According to Dewick, Metsä generates significant employment opportunities in rural areas. “In 2014 we offered 900 young people the chance to gain work experience while a further 50 were enrolled in an apprenticeship programme,” he said.

Corporate communications director at Sealed Air Diversey Care Rafael Echevarria describes personal wellbeing as the real power behind sustainability. “Companies need to work with customers to create healthy and clean environments, expand food security and promote resource conservation to improve the lives of people all over the world,” he said.

As an example he refers to Sealed Air’s Soap for Hope programme. “We partner with our customers to gather soap from hotel rooms that would otherwise be discarded and we teach local communities how to reprocess them into new, sanitary bars,” he said.

“These new bars are then distributed to people who might not otherwise have had access to soap.
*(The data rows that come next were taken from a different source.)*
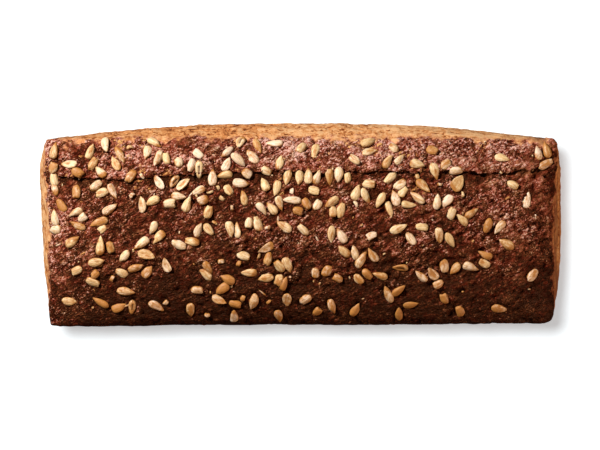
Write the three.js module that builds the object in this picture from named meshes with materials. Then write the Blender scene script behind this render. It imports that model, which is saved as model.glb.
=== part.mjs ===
// A rye tin loaf with sunflower kernels on its crust: one baked body, and kernels that each lie on it.
// Millimetres. +X runs along the loaf, +Y points to the long side where the crust has torn, +Z is up.
// The origin is the middle of the flat base, at the bottom centre of the bounding box.
import * as THREE from "three";

const { clamp, lerp, smoothstep } = THREE.MathUtils;

// The tin's inside, as half sizes: it flares from the base up to the rim, where walls and crust meet.
const BASE = { x: 137, y: 45.5 };
const RIM = { x: 139.5, y: 51.5, height: 60 };
const CORNER_RADIUS = { sharp: 3.5, soft: 7 }; // soft only where the right end meets the plain side
const BASE_RADIUS = 5;

// How far each wall swells past the tin's straight line, at the middle of its length.
const BULGE = { torn: 9.4, plain: 3.4, left: 6.4, right: 5.9 };
const BULGE_POWER = { side: 2.4, end: 3 }; // how squarely a swelling fills its wall from corner to corner
const END_LEAN = { left: 0.28, right: 0.05 }; // how far an end's swelling leans to the torn side
const BELLY_POWER = 1.5; // above 1 lifts the fullest part of the wall over half of its height

// The domed crust over the rim, with the long tear whose far side stands up as a lip.
const CROWN = 17;
const CROWN_SAG = 0.3; // the share of the crown that is lost towards the two ends
const DOME = { endPower: 14, sidePower: 2.2, endRound: 0.5, sideRound: 0.7 };
const TEAR = { y: 34, halfWidth: 0.5, lip: 1.3, dip: 0.5, dipReach: 6 };
const TEAR_FADE = 0.93; // the tear closes between this share of the half length and the end

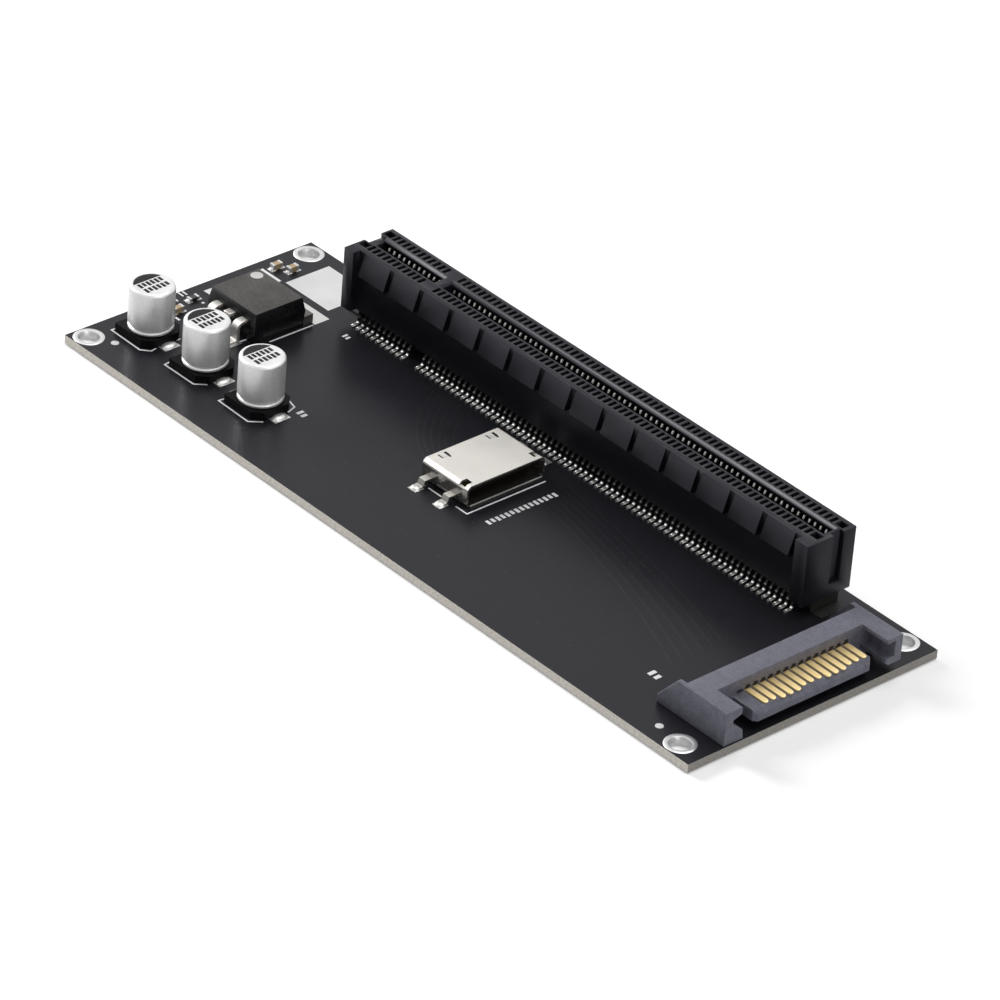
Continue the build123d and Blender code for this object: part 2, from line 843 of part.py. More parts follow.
# Chips
for number, place in enumerate(chip_capacitor_places, start=1):
    chip_pieces(f"chip_capacitor_{number}", place, chip_capacitor_width, chip_capacitor_height)
chip_pieces("chip_resistor", chip_resistor_place, chip_resistor_width, chip_resistor_height)
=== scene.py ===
import bpy
import bmesh
import json
import math
from mathutils import Matrix, Vector


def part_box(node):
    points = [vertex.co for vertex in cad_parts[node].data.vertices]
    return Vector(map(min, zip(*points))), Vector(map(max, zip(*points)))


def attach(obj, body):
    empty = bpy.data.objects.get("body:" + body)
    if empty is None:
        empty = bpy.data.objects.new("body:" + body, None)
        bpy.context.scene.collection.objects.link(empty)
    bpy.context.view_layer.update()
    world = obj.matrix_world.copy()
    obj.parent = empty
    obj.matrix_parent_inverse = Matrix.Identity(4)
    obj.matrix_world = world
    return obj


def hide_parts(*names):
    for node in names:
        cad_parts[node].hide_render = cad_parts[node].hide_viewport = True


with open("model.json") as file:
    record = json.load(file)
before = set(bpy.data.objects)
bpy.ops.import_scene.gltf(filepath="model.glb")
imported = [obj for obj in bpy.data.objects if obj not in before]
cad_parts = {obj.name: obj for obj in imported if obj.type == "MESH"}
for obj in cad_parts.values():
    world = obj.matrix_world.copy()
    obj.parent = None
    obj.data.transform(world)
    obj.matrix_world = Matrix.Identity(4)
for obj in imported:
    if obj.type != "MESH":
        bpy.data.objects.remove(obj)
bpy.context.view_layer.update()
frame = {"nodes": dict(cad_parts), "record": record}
nodes = frame["nodes"]

# Places are in millimetres from the board's left and near edges and above its top face
MM = 0.001
BOARD_LOW, BOARD_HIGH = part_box("circuit_board")
LEFT = BOARD_LOW.x
NEAR = BOARD_LOW.y
TOP = BOARD_HIGH.z
BOARD_THICKNESS = (BOARD_HIGH.z - BOARD_LOW.z) / MM


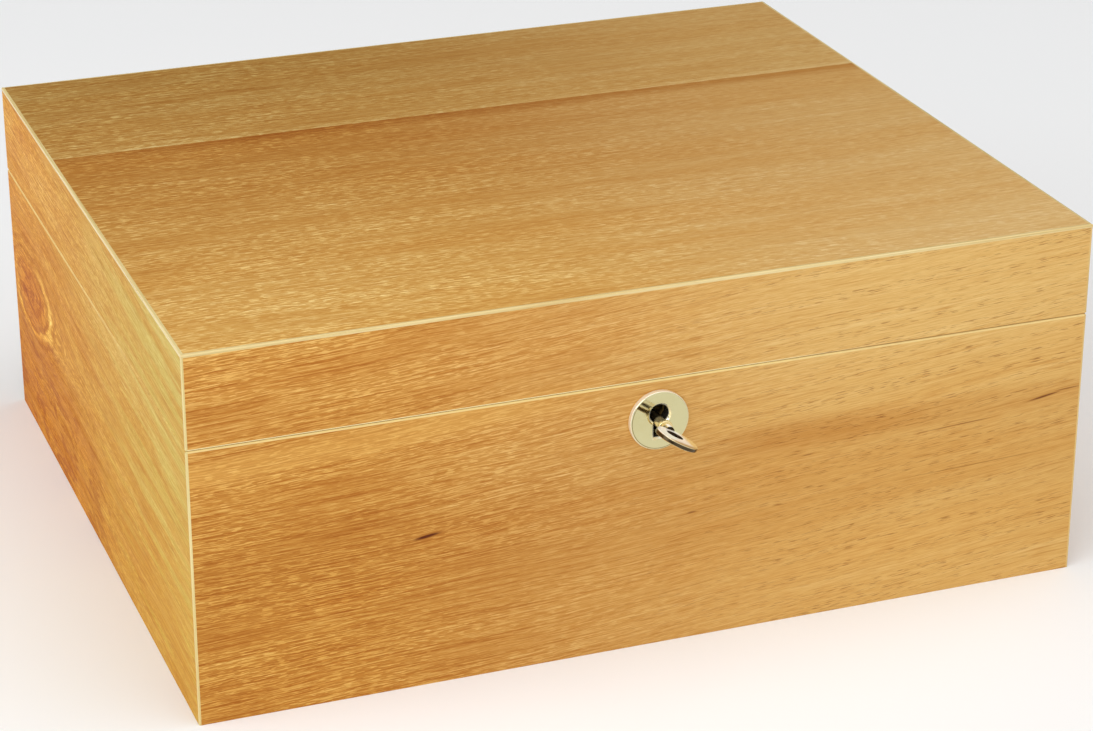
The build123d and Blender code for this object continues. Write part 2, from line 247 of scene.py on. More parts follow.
# ---------------------------------------------------------------- wood of the case
# How much each kind of mark changes the light that the wood returns, in red, green and blue.
LIGHT_FLECK = (1.42, 1.86, 2.9)
LIGHT_STREAK = (1.18, 1.36, 1.75)
OLIVE_STREAK = (0.99, 1.24, 1.4)
DARK_STREAK = (0.79, 0.62, 0.40)
ORANGE_BLUSH = (0.92, 0.76, 0.50)
DARK_PORE = (0.52, 0.38, 0.30)
DARK_MARK = (0.22, 0.08, 0.04)
# The next two colours are the painted highlight on the seam's eased edges.
CREAM = srgb(236, 212, 146)
IVORY = srgb(255, 244, 190)
# Painted shade on the wood seen through the keyhole.
KEYHOLE_SHADE = srgb(22, 14, 10)
SMOOTH_HONEY = srgb(219, 165, 82)

# The noises that the grain is made of: how fast each changes along and across the grain, in cycles
# per millimetre, a shift that keeps them apart, and the noise's detail and roughness.
Layer = namedtuple("Layer", "along across shift detail rough", defaults=(2.0, 0.5))
BROAD = Layer(0.006, 0.05, 11)
BANDS = Layer(0.006, 0.24, 23, 4, 0.62)
STREAKS = Layer(0.024, 1.5, 31, 3, 0.7)
FIBRE = Layer(0.14, 3.4, 47)
GROWTH = Layer(0.007, 0.3, 103, 1)
GROWTH_BREAKS = Layer(0.045, 1.1, 107, 1)
SHORT_FLECKS = Layer(0.24, 2.5, 61, 1)
LONG_FLECKS = Layer(0.07, 2.2, 73, 2)
FLECK_PATCHES = Layer(0.012, 0.07, 79, 1)
SCRATCHES = Layer(0.2, 3.3, 89, 1)
SCRATCH_ROWS = Layer(0.009, 0.34, 97, 2)

# How far the grain wanders from a straight line, slowly and quickly, and how fast the figure
# changes through the board.
WANDER_REACH = 9.0
WAVER_REACH = 1.2
THROUGH_SCALE = 0.03

# The painted highlight on the eased edges at the seam: where each tone starts and ends above the
# seam's middle, and how far in from the outer face they reach.
CREAM_START, CREAM_END = (-0.75, -0.55), (-0.1, 0.0)
IVORY_START, IVORY_END = (0.0, 0.05), (0.45, 0.6)
ARRIS_DEPTH = (-0.6, -0.35)
CREAM_SHARE = 0.85

# The front's dark knot slivers: place along and across the grain, half lengths, tilt in degrees and
# strength.
KNOT_SLIVERS = (
    ((-75.9, 51.6), (5.4, 0.7), 8, 1.0),
    ((136.0, 65.0), (7.0, 0.45), 9, 0.85),
    ((145.0, 66.6), (6.0, 0.3), 3, 0.6),
    ((106.5, 60.0), (15.0, 0.22), 3, 0.6),
    ((113.6, 44.7), (31.0, 0.18), 2, 0.4),
    ((12.0, 44.5), (2.2, 0.4), 5, 0.55),
    ((52.0, 58.0), (2.6, 0.3), 4, 0.5),
)

# The left side's knot: place along and across the grain, half lengths and tilt, how far it moves
# the grain aside and how softly the grain parts, and how closely its rings lie.
KNOT_PLACE = (97.0, 54.0)
KNOT_SIZE = (27.0, 12.0)
KNOT_TILT = math.radians(-6)
KNOT_BEND = -8.0
KNOT_PARTING = 4.0
KNOT_RINGS = 15.0


class Grain(MaterialGraph):
    """A graph for one face of the case, with the place along and across its grain. outer is the
    outer face's distance from the origin, and inward is 0 there and negative inside the wood."""

    def __init__(self, name, grain_axis, across_axis, outer, seed, slope, bend):
        super().__init__(name)
        third, = set("XYZ") - {grain_axis, across_axis}
        along, across = self.axes[grain_axis], self.axes[across_axis]
        self.along, self.across = along, across
        self.inward = self.sub(self.math("ABSOLUTE", self.axes[third]), outer)
        self.depth = self.add(self.mul(self.inward, THROUGH_SCALE), seed)

        # The grain's own lines: straight or bowed, and then wandering a little.
        line = self.sub(across, self.mul(along, slope[0]))
        line = self.sub(line, self.mul(self.mul(along, along), slope[1]))
        wander = self.flat_noise(along, across, 0.005, 0.012, seed, detail=1)
        waver = self.flat_noise(along, across, 0.03, 0.05, seed + 3, detail=1)
        line = self.shifted(line, wander, WANDER_REACH)
        line = self.shifted(line, waver, WAVER_REACH)
        line = self.add(line, self.inward)
        self.line = line if bend is None else self.add(line, bend(self))
        self.fibre = None

    def layer(self, layer, fine=1.0):
        """One noise of the grain. fine narrows its marks."""
        place = self.vector(self.mul(self.along, layer.along),
                            self.mul(self.line, layer.across * fine),
                            self.add(self.depth, layer.shift))
        return self.noise(place, detail=layer.detail, rough=layer.rough)

    def mark_share(self, start, end, at_start, at_end):
        """A share that changes along the grain from one value to another."""
        return self.step(self.along, start, end, at_start, at_end)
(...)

These communities then benefit not just from increased access to basic hygiene but also from the new job opportunities created to train local people in the soap-making process.”
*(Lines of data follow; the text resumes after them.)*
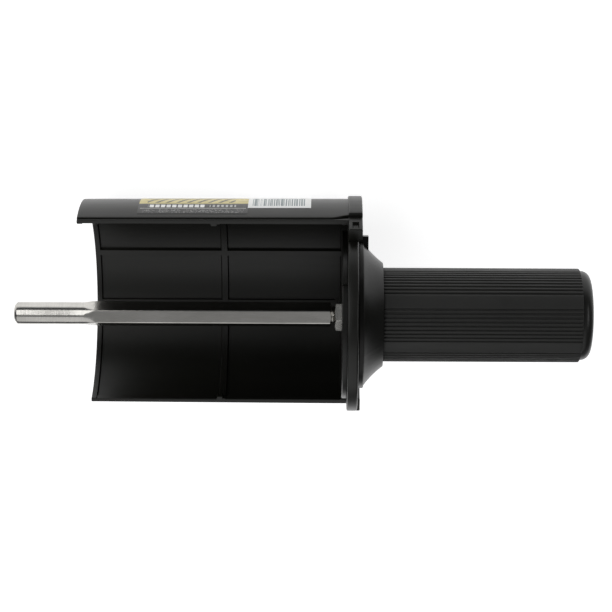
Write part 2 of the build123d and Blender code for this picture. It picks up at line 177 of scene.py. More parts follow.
# Collar, lugs and ring of the guard; skins that are fused differ by a few nudges, so none share a face
NUDGE = 0.01
RING_X = PLATE_END_X + 0.2
RING_END_X = RING_X + 4.7
COLLAR_X = RING_X + 0.3
COLLAR_IN_R = 43.6
COLLAR_HALF_ANGLE = 89.4
COLLAR_ROUND = 0.6
END_WALL_IN_R = 39.0
END_WALL_R = LIP_R - 0.2
END_WALL_HALF_ANGLE = GUARD_HALF_ANGLE - 0.2
LUG_HALF_ANGLE = 100.0
LUG_ROOT_IN_R = 41.8
LUG_ROOT_R = LIP_R - 1.5
LUG_ROOT_HALF_ANGLE = LUG_HALF_ANGLE - 0.1
LUG_POCKET_ANGLES = (93.8, 98.6)
LUG_POCKET_MARGIN = 1.6
LUG_POCKET_DEPTH = 1.1
LUG_POCKET_EDGE = 0.35
RING_BORE_R = 30.25
RING_R = 42.9
RING_ROUND = 0.6
RING_REAR_ROUND = 0.9

# Grip
GRIP_BORE_R = 16.05
GRIP_ROUND = 0.3
GROOVE_GROUPS = 6
GROOVES_PER_GROUP = 9
GROOVE_PITCH = 5.0
GROOVE_WIDTH = 0.85
GROOVE_DEPTH = 0.55
GROOVE_SHOULDER = 0.12
GROOVE_SIDE_POINTS = ((0.1, 0.8), (0.22, 1.0))
LAND_CLOCK = 51.5

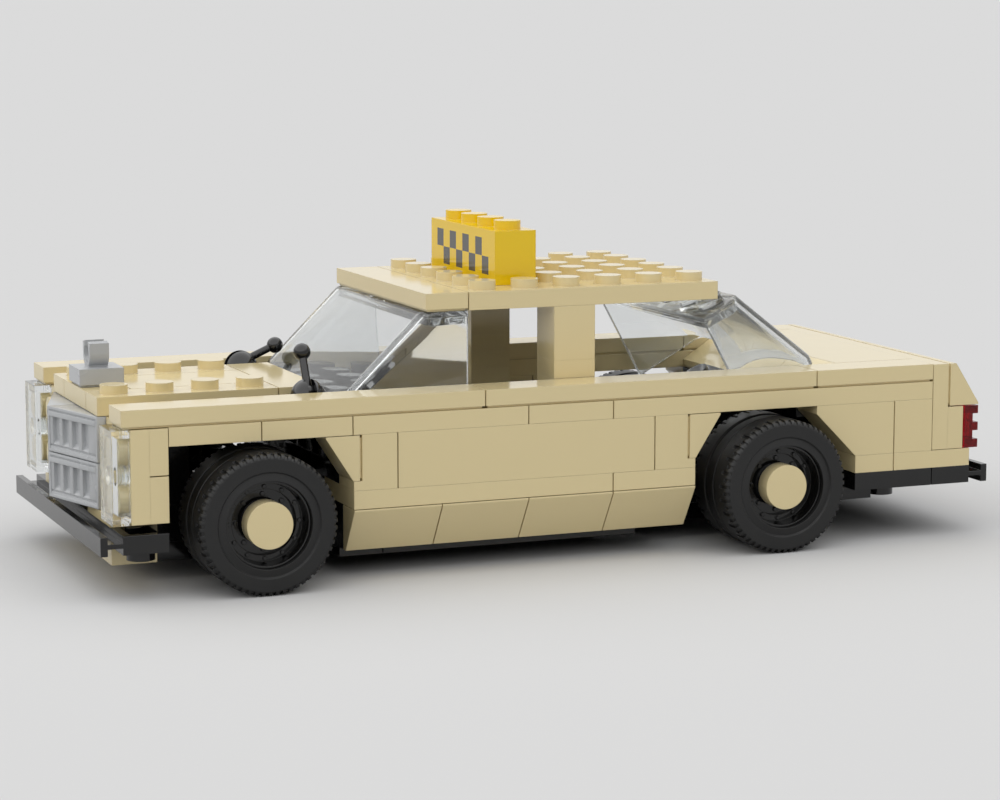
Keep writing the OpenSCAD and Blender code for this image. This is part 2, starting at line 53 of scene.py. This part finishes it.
def addNode(tree, kind, settings=None, links=None):
    node = tree.nodes.new(kind)
    for key, value in (settings or {}).items():
        if isinstance(key, int) or key in node.inputs:
            node.inputs[key].default_value = value
        else:
            setattr(node, key, value)
    for key, source in (links or {}).items():
        tree.links.new(source, node.inputs[key])
    return node


plastic = {
    "tanColour": "#DCCB9C",      # warm sand shade of the body bricks
    "blackColour": "#121212",
    "greyColour": "#ADAFB1",
    "yellowColour": "#E8C40C",
    "clearColour": "#F3F5F5",
    "redColour": "#C42430",
    "rubberColour": "#0B0B0B",
    "gloss": 0.12,               # roughness that polished mould walls leave
    "blackGloss": 0.1,
    "blackBend": 1.48,
    "satin": 0.24,               # grey pieces come from a duller mould
    "rubberDull": 0.5,
    "clearBend": 1.46,           # how strongly the clear pieces bend what is behind them
    "clearShare": 0.06,          # share of the light that goes straight on through the wall
    "redRough": 0.05,
    "redBend": 1.4,
    "redShare": 0.15,
    "absBend": 1.53,
    "rubberBend": 1.45,
    "edgeRound": 0.18,           # mm, the radius a mould leaves on an edge
    "rubberEdge": 0.25,
    "flowScale": 140.0,          # melt flow marks about 7 mm long
    "flowDepth": 0.1,            # mm
    "flowStrength": 0.02,
}


signBand = {
    "inkColour": "#4A4A48",      # dull grey printing ink
    "square": 3.2,               # mm, side of one square
    "front": 7.35,               # printed only ahead of this x
    "low": 49.6,                 # heights of the band
    "high": 56.0,
    "reach": 12.8,               # half its width
}


def inkBand(tree, place, colour):
    side, low, high = signBand["square"] * mm, signBand["low"] * mm, signBand["high"] * mm
    axes = addNode(tree, "ShaderNodeSeparateXYZ", None, {"Vector": place.outputs["Object"]})
    made = dict(zip("xyz", axes.outputs))
    for name, operation, first, second in (
            ("fromLeft", "ADD", "y", 40 * side),           # keeps the count of columns above zero
            ("columns", "DIVIDE", "fromLeft", side),
            ("column", "FLOOR", "columns", 0.0),
            ("fromLow", "SUBTRACT", "z", low),
            ("rows", "DIVIDE", "fromLow", side),
            ("row", "FLOOR", "rows", 0.0),
            ("both", "ADD", "column", "row"),
            ("odd", "MODULO", "both", 2.0),
            ("dark", "GREATER_THAN", "odd", 0.5),
            ("ahead", "GREATER_THAN", "x", signBand["front"] * mm),
            ("aside", "ABSOLUTE", "y", 0.0),
            ("within", "LESS_THAN", "aside", signBand["reach"] * mm),
            ("above", "GREATER_THAN", "z", low),
            ("below", "LESS_THAN", "z", high),
            ("onFace", "MULTIPLY", "ahead", "within"),
            ("inHeight", "MULTIPLY", "above", "below"),
            ("inBand", "MULTIPLY", "onFace", "inHeight"),
            ("mask", "MULTIPLY", "dark", "inBand")):
        step = addNode(tree, "ShaderNodeMath", {"operation": operation}, {0: made[first]})
        if isinstance(second, str):
            tree.links.new(made[second], step.inputs[1])
        else:
            step.inputs[1].default_value = second
        made[name] = step.outputs[0]
    shades = {"data_type": "RGBA", 6: toLinear(colour), 7: toLinear(signBand["inkColour"])}
    ink = addNode(tree, "ShaderNodeMix", shades, {0: made["mask"]})
    return ink.outputs[2]


def mouldedPlastic(name, colour, rough, bend=plastic["absBend"], clear=0.0,
                   edge=plastic["edgeRound"], printed=False):
    mat = bpy.data.materials.new(name)
    mat.use_nodes = True
    tree = mat.node_tree
    tree.nodes.clear()
    place = addNode(tree, "ShaderNodeTexCoord")
    flow = addNode(tree, "ShaderNodeTexNoise", {"Scale": plastic["flowScale"], "Detail": 2.0},
                   {"Vector": place.outputs["Object"]})
    rub = addNode(tree, "ShaderNodeMapRange",
                  {"From Min": 0.35, "From Max": 0.65, "To Min": rough * 0.85, "To Max": rough * 1.2},
                  {"Value": flow.outputs["Fac"]})
    softEdge = addNode(tree, "ShaderNodeBevel", {"samples": 4, "Radius": edge * mm})
    skin = addNode(tree, "ShaderNodeBump",
                   {"Strength": plastic["flowStrength"], "Distance": plastic["flowDepth"] * mm},
                   {"Height": flow.outputs["Fac"], "Normal": softEdge.outputs["Normal"]})
    shader = addNode(tree, "ShaderNodeBsdfPrincipled",
                     {"IOR": bend, "Base Color": toLinear(colour), "Transmission Weight": 1.0 if clear else 0.0},
                     {"Roughness": rub.outputs["Result"], "Normal": skin.outputs["Normal"]})
    surface = shader.outputs["BSDF"]
    if printed:
        tree.links.new(inkBand(tree, place, colour), shader.inputs["Base Color"])
    if clear:
        through = addNode(tree, "ShaderNodeBsdfTransparent", {"Color": toLinear(colour)})
        share = addNode(tree, "ShaderNodeMixShader", {0: clear}, {1: surface, 2: through.outputs["BSDF"]})
        surface = share.outputs["Shader"]
    addNode(tree, "ShaderNodeOutputMaterial", None, {"Surface": surface})
    return mat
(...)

The health and wellbeing of people is core to SCA’s sustainability policy according to  sustainability communications director Marita Sander. “As a result we have set up health and safety targets and we reduced our accident frequency rate by 26 per cent between 2010 and 2014,” she said. “We also try to facilitate customers’ everyday lives with our hygiene solutions.”

She cites Tork Easy Handling packaging and Tork Easy Cube as examples of sustainable solutions that have been designed with people in mind.  “Cleaners – our end-users - have a tough working environment with a higher rate of sick leave than other professions,” she said. “Therefore we continuously work with cleaners to develop solutions that can improve the cleaner’s working environment.”

Easy on the cleaners

Tork Easy Handling packaging has been designed to make product boxes and plastic packs easier to carry, store and discard than conventional packaging systems while Tork Easy Cube provides cleaners with real-time data relating to refill levels and visitor numbers.

“Another product designed to make life easier is our new foam soap dispenser that requires a low push force for dispensing while also being easy for cleaning staff to open and refill,” she said.

People as assets

The company also strives to help the local community. “We run about 300 community relations projects annually - mostly in the health and hygiene area,” said Sander. “This is about building trust and reputation while also acting as a responsible corporate citizen.”

Facility services provider Facilicom views people as its prime assets according to UK managing director Jan-Hein Hemke. “By treating our staff well and by paying them fairly we improve not only their lives, but those of their families and their wider communities,” he said.

Customer satisfaction can be secured with the aid of loyal, contented staff, he adds. “Long-term relationships are an important aspect of sustainability both from the customer and personnel perspective,” he said. “We want people to have lengthy careers with us so that they have a
strong understanding of our work practices and ethos as well as of our customers’ requirements.

“Having a core of people with that understanding means that knowledge can be built up over years and passed on to new recruits when they join us. This means we can offer a better quality and a more consistent level of service to our customers.”

Facilicom rewards its loyal staff with long-service awards in recognition of their contribution. “We want our employees to feel valued and appreciated which means that their personal wellbeing is central to the way we operate,” said Hemke.

“Treating people with dignity and respect – including paying a fair wage – means that they will be more loyal, more motivated, better trained and have greater experience. And this in turn
leads to them being better placed to understand, influence and implement our sustainability policies.”